Kaylee credits Plummer Youth Promise music instructor Callie Lipton with helping her tremendously. Of her teaching approach, Callie says “it’s very important to be aware and sensitive as I respond to the subject matter in the songs they write. Some of the students have been bullied and others suffer from depression and anxiety. As they learn to write and play music they are given the opportunity to process and heal from their struggles and gain tools to use in their own lives when they might otherwise feel hopeless.” (More about Callie’s work with youth in the community here.)
One of Kaylee’s proudest moments was two months ago on a stage in downtown Salem during October, Salem’s busiest tourist season. “I performed my own set – four songs back to back, not stopping. … And that was my first performance where I felt like, oh my God, like that went well. … My family was there too, and that was really cool.” (Check out Kaylee and Gyanna’s performance during Halloween in Salem here.)

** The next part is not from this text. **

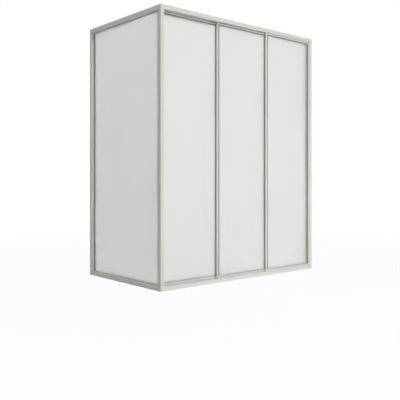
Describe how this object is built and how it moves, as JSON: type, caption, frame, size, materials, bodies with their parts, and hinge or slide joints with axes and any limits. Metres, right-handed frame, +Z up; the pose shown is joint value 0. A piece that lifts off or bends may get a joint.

Even though Kaylee completed her court-ordered time at On Point, she comes back every week to make music, talk with friends and encourage others. “I love it,” she says.
As for Kaylee’s continued presence at On Point, Keith says she is a joy to have around. Always smiling, always laughing. “Nothing like when she first arrived. Today we can’t keep her quiet. And who would want to? Her laughter and compassion are contagious – she lights up the room. And she’s a terrific role model for kids who are struggling.”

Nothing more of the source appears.